HA NOI — The Ministry of Agriculture and Rural Development yesterday launched the National Co-ordinated Action Programme on Avian Influenza, Pandemics Preparedness and Emerging Infectious Diseases (AIPED) for the 2011-2015 period.
The programme will focus on improving and enhancing the capacity to monitor and respond to infectious diseases, and to diagnose them in labs. It will also focus on improving treatment and preparedness, and expanding citizen awareness through the mass media to control disease outbreaks and recurrence.
It is also aimed at timely discovery and response to new human and animal diseases and preparedness for any epidemics that affect humans.
The Partnership Conference on Avian and Human Pandemic Influenza was also held to call for more support from the international community to help Viet Nam deal with the issue. Viet Nam would stand side by side with the international community in building and implementing activities at international, regional and national levels, to face the risk of dangerous new epidemics on humans which are rooted on the avian flu H5N1 virus, said Deputy Minister of Agriculture and Rural Development Dao Xuan Hoc.
Hardest hit
Viet Nam was among the countries hardest hit by the avian flu, but with close co-ordination from the international community the country had achieved encouraging results in preventing the disease over the past eight years, he said.

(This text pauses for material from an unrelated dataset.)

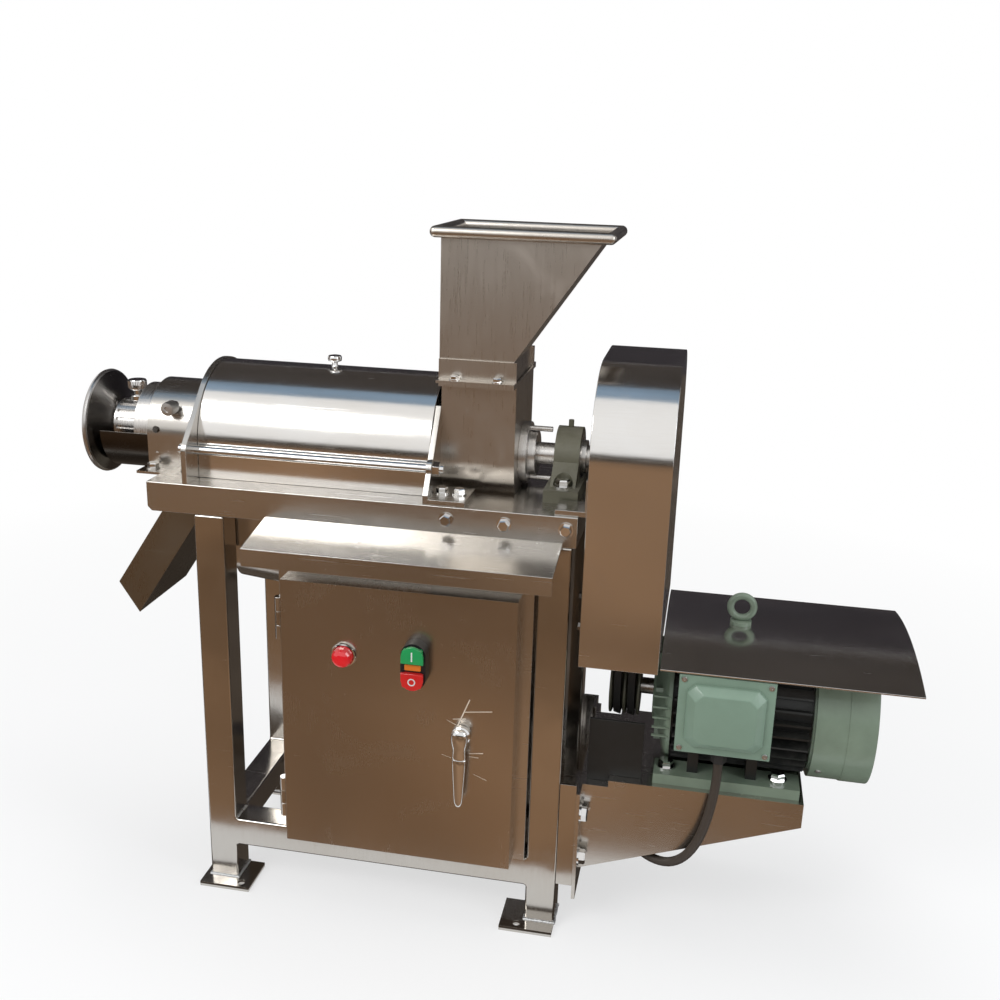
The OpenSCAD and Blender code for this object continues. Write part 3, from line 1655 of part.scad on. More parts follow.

To date, Viet Nam had been able to control the circulation of the avian flu virus and reduce the number of infections in humans. However, the risk remained high so the conference was calling for further support from domestic and foreign partners to implement the AIPED and discussing orientations and challenges facing the country in responding to the diseases in the coming time, Hoc added.
Chief representative of the United Nations’ Food and Agriculture Organisation (FAO) in Viet Nam Yuriko Shoji said AIPED was set up to provide a comprehensive route and map out important milestones to maintain achievements that had already been made and to continue avian flu prevention and control activities as well as risks of other animal-to-human epidemics.
She affirmed the necessity to continue responding to avian flu challenges and possible epidemics, and apply lessons from the fight against H5N1 and H1N1 to other highly infected diseases on the basis of the interaction between animals, humans and the environment.